BEGIN

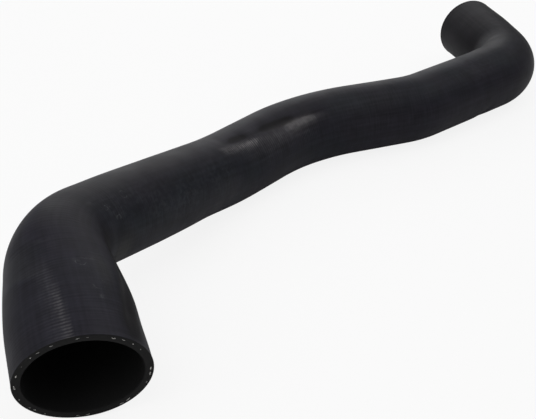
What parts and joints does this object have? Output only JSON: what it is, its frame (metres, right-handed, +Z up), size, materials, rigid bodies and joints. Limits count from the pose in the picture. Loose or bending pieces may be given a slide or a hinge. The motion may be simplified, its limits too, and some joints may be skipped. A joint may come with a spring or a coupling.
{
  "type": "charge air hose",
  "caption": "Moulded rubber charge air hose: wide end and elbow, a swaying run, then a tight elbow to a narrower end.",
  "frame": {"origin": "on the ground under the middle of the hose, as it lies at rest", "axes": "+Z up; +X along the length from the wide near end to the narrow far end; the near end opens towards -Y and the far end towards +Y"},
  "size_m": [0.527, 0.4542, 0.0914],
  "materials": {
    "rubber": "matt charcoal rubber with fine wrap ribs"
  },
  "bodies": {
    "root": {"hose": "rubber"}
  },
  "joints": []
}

END

▶ **Task instructions**:
Extract all of the data shown above without alteration.

▶ **Task result**:
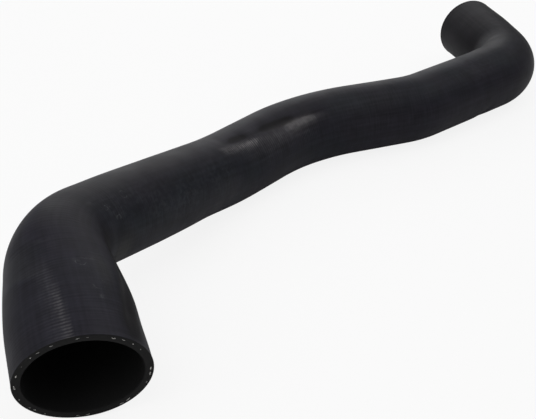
What parts and joints does this object have? Output only JSON: what it is, its frame (metres, right-handed, +Z up), size, materials, rigid bodies and joints. Limits count from the pose in the picture. Loose or bending pieces may be given a slide or a hinge. The motion may be simplified, its limits too, and some joints may be skipped. A joint may come with a spring or a coupling.
{
  "type": "charge air hose",
  "caption": "Moulded rubber charge air hose: wide end and elbow, a swaying run, then a tight elbow to a narrower end.",
  "frame": {"origin": "on the ground under the middle of the hose, as it lies at rest", "axes": "+Z up; +X along the length from the wide near end to the narrow far end; the near end opens towards -Y and the far end towards +Y"},
  "size_m": [0.527, 0.4542, 0.0914],
  "materials": {
    "rubber": "matt charcoal rubber with fine wrap ribs"
  },
  "bodies": {
    "root": {"hose": "rubber"}
  },
  "joints": []
}